@champs99and04 What do you think Ollie is suggesting here? What about our personnel suggests an alternative coaching style? Are we truly going to try to exploit our depth with run and gun? That would seem to be anti Ollie.
You know me too well. Asking these type of questions will always spin my mind into a frenetic state that eliminates my ability to read social cues...such as when to stop talking.
It's interesting because, at least to date, Ollie's reluctance to install a consistent transition attack has completely contradicted how Ollie would like to play idealistically.
Take my opinion with a grain of salt, because last season I fell head over heels for the off-season posturing about how they finally had the horses to play fast and how the games would be played at a breakneck pace compared to the 2013 and 2014 teams (or maybe I created this narrative on my own, I don't remember).
But Ollie's prototype as a head coach seems to be someone like Steve Kerr, and - independent of his success in his first year with the Warriors - I think they share many of the same beliefs as it relates to the game...and they're already both pretty ahead of the curve, IMO, in anticipating how the game is going to evolve.
I can only guess how whatever it is he envisions as an alternative coaching style will translate to the court, but I suspect it has a lot to do with those very same Golden State Warriors. Obviously, their personnel is unrivaled in the sense that no college coach will ever be able to completely mimic it, but I don't think what we saw last season - which, at least to me, was more geared towards a spread offense - is going to carry over much to this year. Hell...even our 2013 and 2014 teams were not able to easily generate baskets, the type of baskets that tend to occur organically when everybody on the roster is not only familiar with the schemes, but also recruited for precisely their ability to excel in a particular role.
Part three of my preview explores this in much more detail (if you thought that was possible), but the gist of it is that pick-and-rolls are going to govern the offense in a way that I don't think has a precedent with this program...at least not since I've been watching. The spark notes version, though, is that the personnel complements each other in a way that it hasn't since at least 2009, and maybe ever. So, instead of a 1-5 pick-and-roll being DOA because the surrounding pieces did not posses the skills to advance the apparatus of motion that pick-and-rolls tend to spring, suddenly, defenses that are forced to defend a two man action with three players are compressed to the bare bone, making them far more vulnerable to secondary drives on the reversal. This type of offense only works, though, if at least four guys are comfortable making plays off the bounce.

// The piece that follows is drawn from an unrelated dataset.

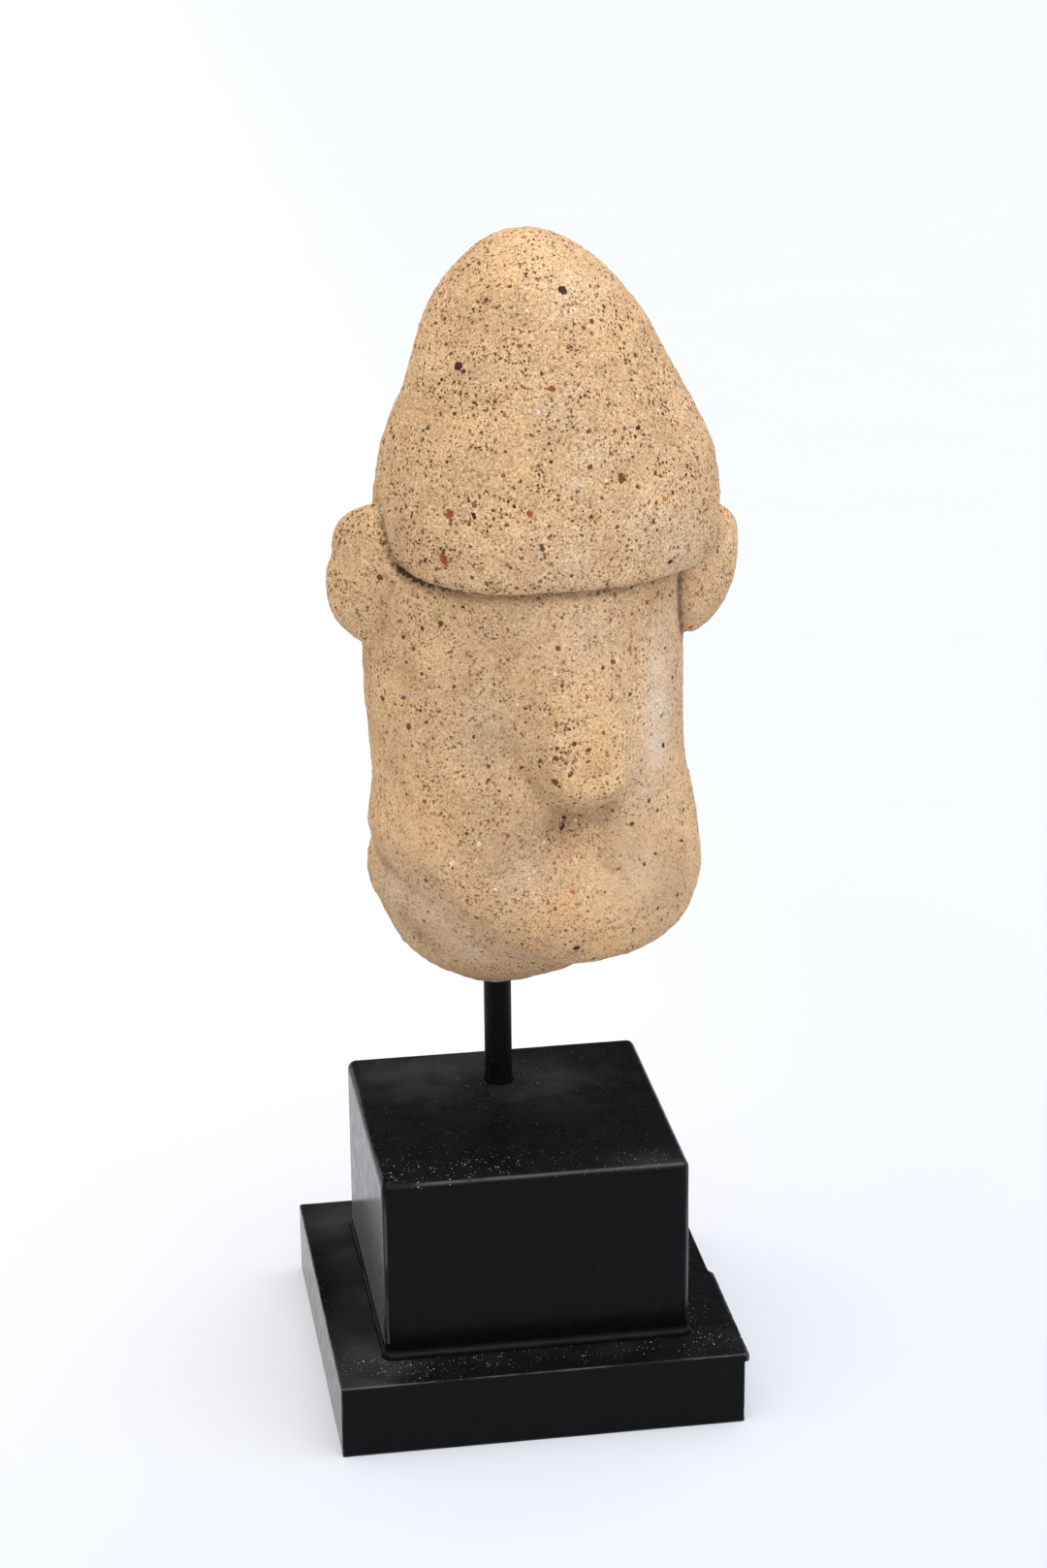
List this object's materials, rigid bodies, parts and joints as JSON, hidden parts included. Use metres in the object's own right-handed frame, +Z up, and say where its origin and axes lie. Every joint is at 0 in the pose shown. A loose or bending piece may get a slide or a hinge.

In regards to the transition game, I think it is too early to tell, but it definitely wouldn't shock me. And, when the guys on the team emphasize their desire to run more, I tend to think they are referring to the secondary break as much as anything, and Golden State was one of the most prolific squads we have ever seen in that regard. Obviously, set defenses are tougher to crack, and even if it is a 3 on 3, suddenly the defenders are forced to react more spontaneously than they would in a normal alignment. As you say, depth will play a big role if we do decide to run more. That isn't something we've had in a while...up tempo basketball just isn't as viable when you're asking your point guard to do everything on both ends for 38 minutes a night.